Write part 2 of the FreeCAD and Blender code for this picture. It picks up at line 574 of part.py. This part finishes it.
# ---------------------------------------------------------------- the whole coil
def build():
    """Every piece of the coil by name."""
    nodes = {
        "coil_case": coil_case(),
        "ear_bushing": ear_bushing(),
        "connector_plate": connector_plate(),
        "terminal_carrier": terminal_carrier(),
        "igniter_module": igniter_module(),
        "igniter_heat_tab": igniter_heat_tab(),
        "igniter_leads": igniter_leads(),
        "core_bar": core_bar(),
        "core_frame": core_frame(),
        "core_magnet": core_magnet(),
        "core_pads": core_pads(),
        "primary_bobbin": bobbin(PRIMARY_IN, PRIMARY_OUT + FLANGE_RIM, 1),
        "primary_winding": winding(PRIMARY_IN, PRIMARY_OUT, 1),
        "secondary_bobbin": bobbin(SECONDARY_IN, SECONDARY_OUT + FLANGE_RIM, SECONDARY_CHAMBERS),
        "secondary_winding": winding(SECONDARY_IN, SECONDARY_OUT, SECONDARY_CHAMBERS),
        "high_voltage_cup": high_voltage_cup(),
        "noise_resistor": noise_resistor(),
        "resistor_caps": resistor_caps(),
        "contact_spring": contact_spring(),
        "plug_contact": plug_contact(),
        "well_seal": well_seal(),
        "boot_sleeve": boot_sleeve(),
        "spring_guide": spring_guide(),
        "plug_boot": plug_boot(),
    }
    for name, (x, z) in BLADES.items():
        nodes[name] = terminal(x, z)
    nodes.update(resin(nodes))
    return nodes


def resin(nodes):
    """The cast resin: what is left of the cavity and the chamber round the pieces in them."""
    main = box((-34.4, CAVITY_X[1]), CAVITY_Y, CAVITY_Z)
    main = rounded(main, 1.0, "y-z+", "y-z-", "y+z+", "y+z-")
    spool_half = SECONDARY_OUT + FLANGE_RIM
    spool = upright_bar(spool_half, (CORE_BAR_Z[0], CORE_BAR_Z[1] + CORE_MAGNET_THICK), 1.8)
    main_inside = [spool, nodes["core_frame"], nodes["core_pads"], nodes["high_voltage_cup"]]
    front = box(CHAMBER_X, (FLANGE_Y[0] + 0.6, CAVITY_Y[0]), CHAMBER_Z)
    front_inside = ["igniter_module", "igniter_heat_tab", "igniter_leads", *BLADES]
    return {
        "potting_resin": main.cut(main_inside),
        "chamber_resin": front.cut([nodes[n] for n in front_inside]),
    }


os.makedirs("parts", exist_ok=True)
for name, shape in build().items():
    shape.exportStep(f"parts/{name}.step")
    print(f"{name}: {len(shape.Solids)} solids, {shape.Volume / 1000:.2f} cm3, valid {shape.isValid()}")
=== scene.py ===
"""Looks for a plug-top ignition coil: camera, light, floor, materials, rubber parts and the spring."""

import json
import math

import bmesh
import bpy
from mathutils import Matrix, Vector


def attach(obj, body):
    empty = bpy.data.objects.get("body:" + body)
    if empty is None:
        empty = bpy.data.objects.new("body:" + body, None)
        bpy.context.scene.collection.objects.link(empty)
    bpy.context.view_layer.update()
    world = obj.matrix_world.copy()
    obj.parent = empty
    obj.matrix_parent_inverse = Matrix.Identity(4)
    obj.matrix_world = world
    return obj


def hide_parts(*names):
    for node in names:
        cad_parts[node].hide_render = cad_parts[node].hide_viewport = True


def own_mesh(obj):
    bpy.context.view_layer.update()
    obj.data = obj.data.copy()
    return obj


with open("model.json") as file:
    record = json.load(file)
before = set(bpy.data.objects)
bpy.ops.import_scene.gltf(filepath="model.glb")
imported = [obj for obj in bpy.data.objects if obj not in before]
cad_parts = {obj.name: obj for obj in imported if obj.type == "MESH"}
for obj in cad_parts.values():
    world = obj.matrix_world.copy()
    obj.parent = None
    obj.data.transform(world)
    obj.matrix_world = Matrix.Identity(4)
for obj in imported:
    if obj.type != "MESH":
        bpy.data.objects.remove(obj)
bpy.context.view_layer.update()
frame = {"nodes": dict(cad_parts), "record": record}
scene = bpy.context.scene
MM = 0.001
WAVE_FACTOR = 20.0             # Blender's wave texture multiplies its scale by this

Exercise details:
Starting at the line that contains "front = box(CHAMBER_X, (FLANGE_Y[0]", set down every line up to and including the line that contains "if empty is", exactly as given, and no other line.

Exercise output:
    front = box(CHAMBER_X, (FLANGE_Y[0] + 0.6, CAVITY_Y[0]), CHAMBER_Z)
    front_inside = ["igniter_module", "igniter_heat_tab", "igniter_leads", *BLADES]
    return {
        "potting_resin": main.cut(main_inside),
        "chamber_resin": front.cut([nodes[n] for n in front_inside]),
    }


os.makedirs("parts", exist_ok=True)
for name, shape in build().items():
    shape.exportStep(f"parts/{name}.step")
    print(f"{name}: {len(shape.Solids)} solids, {shape.Volume / 1000:.2f} cm3, valid {shape.isValid()}")
=== scene.py ===
"""Looks for a plug-top ignition coil: camera, light, floor, materials, rubber parts and the spring."""

import json
import math

import bmesh
import bpy
from mathutils import Matrix, Vector


def attach(obj, body):
    empty = bpy.data.objects.get("body:" + body)
    if empty is None:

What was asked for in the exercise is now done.